C’est précisément la somme de ces fragilités, ces « instabilités » qui, s’accumulant, font de l’espace la toile première, suspendue, la condition d’apparition de l’œuvre qui, dans cette pluralité faite de motifs aléatoires, de poursuites de lignes imaginaires, témoignent d’un certain art de l’effleurement. L’ordre des pièces est aussi pensé qu’il paraît évident ; détaché de toute volonté de représentation, les matériaux de « fortune » (toiles peintes, feuilles de papier neutres, morceaux de cartons) et leurs couleurs fauves nous disent quelque chose du temps qui passe, de la capacité qu’a l’œil à se réapproprier les éléments qui l’entourent pour y cerner formes et teintes à même de construire sa propre harmonie. Il ressort ainsi de cette présentation une réjouissante bivalence où modestie et radicalité s’imposent en douceur, se rejoignent avec une force inattendue qui fait tenir ces formes dans une gravité sourde.

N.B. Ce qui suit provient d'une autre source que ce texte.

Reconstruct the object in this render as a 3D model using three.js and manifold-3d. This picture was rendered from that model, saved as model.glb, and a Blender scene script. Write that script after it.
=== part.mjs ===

Cette liberté, cette invention et cette modestie rendent le minimalisme de Vincent Hawkins hautement corrosif à l’ère d’un tout-à-l’image volontairement désarçonné par les approximations, les défauts, les accidents et les équilibres précaires.
Une harmonie singulière donc, qui déjoue les signes traditionnels pour composer sa propre musique, inventer une dynamique des courbes et des angles qui, si elle fait montre d’une certaine unité, parvient à se mouvoir au gré des rencontres que la matière elle-même fait avec l’artiste et, par extension, avec nous.